Musica che divide

/ 24.07.2023
di Simona Sala

Sere d’estate, in Francia. A poche manciate di chilometri l’una dall’altra si rincorrono due notizie, entrambe legate alla musica, entrambe legate ad artisti italiani. Il quotidiano francese «Nice Matin» annuncia l’imminente concerto di Ludovico Einaudi a Juan-les-Pins, in occasione della 62esima edizione di Jazz à Juan. Sempre «Nice Matin» riporta anche di come dodici associazioni riunite nel collettivo Touscitoyens06 si siano rivolte al sindaco di Nizza Christian Estrosi e al direttore dell’Opéra Bertrand Rossi per annullare l’invito a un’altra italiana, quella Beatrice Venezi chiamata a dirigere il concerto di Capodanno nella città affacciata sul Mediterraneo.

Ludovico Einaudi, il suo concerto, l’ha fatto, con le note che per una notte si sono rincorse a ridosso del Golfo, facendo da eco all’esistenzialismo scarno di Keith Jarrett, e giocando al contempo con i rimandi a Piazzolla. Con la sua ritrosia tutta piemontese, con la grazia e la tranquillità della sua esecuzione, il pianista ha confermato le sensibili scelte fatte in questi anni, contraddistinte da quel desiderio mai sopito di rendere il mondo un posto migliore, fosse anche solo per una persona. Non stupisce che abbia composto Elegy for the Arctic e l’abbia eseguita nel Mar Glaciale Artico dunque, che abbia composto, oltre che per il cinema, anche per Greenpeace, che si occupi dei ghiacciai e che si impegni per sensibilizzare sulla sorte del popolo iraniano.

Anche Beatrice Venezi, il suo, lo farà, così si è deciso a Nizza e così ha preteso lei. «Miserabili», ha definito i suoi contestatori, che la accusano di essere fascista probabilmente in virtù del padre Gabriele, ex dirigente di Forza Nuova e del fatto di avere eseguito a Lucca l’Inno a Roma di Puccini, liquidando con una scrollata di spalle chi le ricordava come nel frattempo la composizione sia stata anche l’inno dell’MSI. E forse i francesi nemmeno sapevano che la direttrice d’orchestra (che vuole essere chiamata «Direttore») è anche la consigliera del ministro della Cultura italiana Gennaro Sangiuliano, reduce da un’ospitata al Premio Strega dove lo si è visto annaspare per una domanda scomoda di Geppi Gucciari.

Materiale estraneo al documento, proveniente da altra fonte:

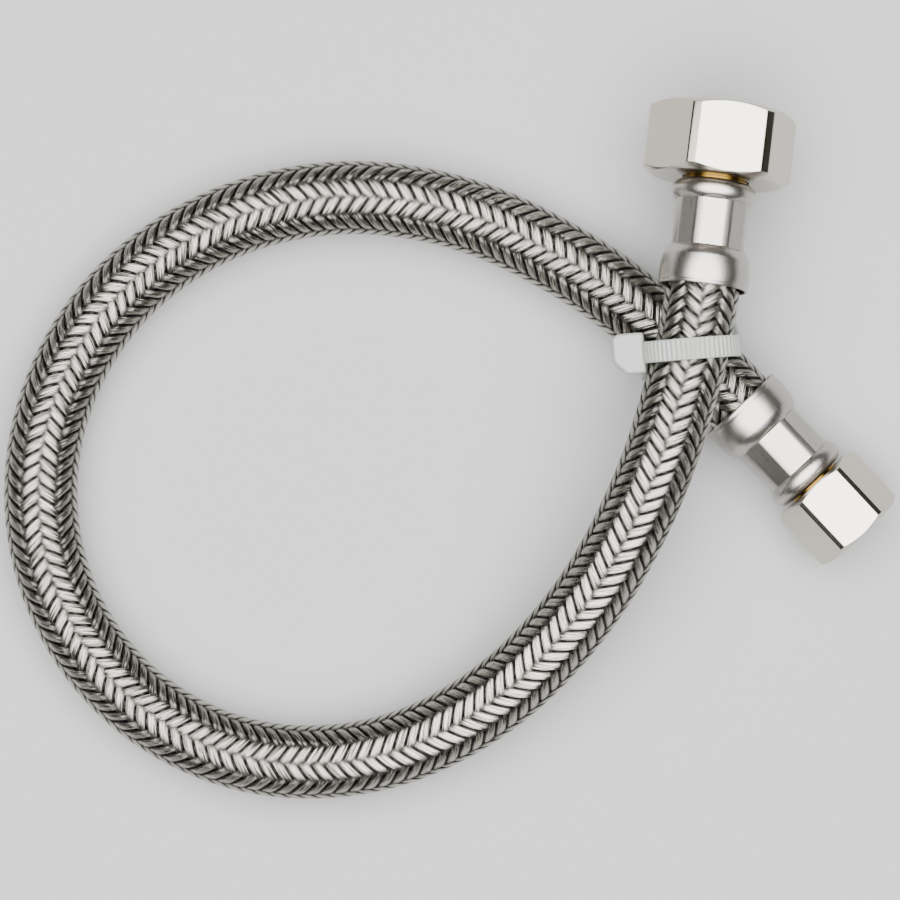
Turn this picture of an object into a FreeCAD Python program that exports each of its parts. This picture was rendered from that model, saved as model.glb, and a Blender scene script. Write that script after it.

La Venezi però non si è limitata a chiamare «miserabili» i contestatori, ma li ha definiti delle «teste di c.», spronando i propri follower a palesarsi in suo sostegno. Subito, in Italia, ci si è prodigati a difendere l’indiscusso talento di Beatrice Venezi, tirando in ballo, oltre alla giusta libertà d’espressione, anche i nocivi eccessi di political correctness e cancel culture (anche se non è chiaro cosa c’entri qui) tipici della nostra era. Nessuno, però, nemmeno per un istante, si è chiesto dove siano finiti il valore universale della musica e la sua forza intrinseca nell’unire gli individui intimamente, se una professionista abituata a maneggiare – con indubbia competenza – i mostri sacri della musica, liquidi chi le contesta un’appartenenza ideologica più significativa di quanto lei (e molti in Italia) voglia ammettere, con un volgare insulto?

Probabilmente negli anni Vittorio Sgarbi (e di nuovo, la competenza non si tocca) ha fatto scuola, e quell’insulto elargito con generosità, quello sbeffeggio di chi la pensa diversamente, è diventato moneta di scambio tra chi intende la propria visione delle cose come unica possibile. E quindi, tra un Einaudi e una Venezi e il loro rapporto con il mondo che li circonda, vi sono anni luce, e, paradossalmente, se il primo resta pressoché inascoltato nei suoi gentili appelli per la salvaguardia della natura, la seconda, difesa da molti media, forse rappresenta al meglio l’epoca in cui viviamo, che, per stare al passo con i tempi, riesce nell’intento di trasformare anche la musica in «entità divisiva», scavando abissi e alzando muri.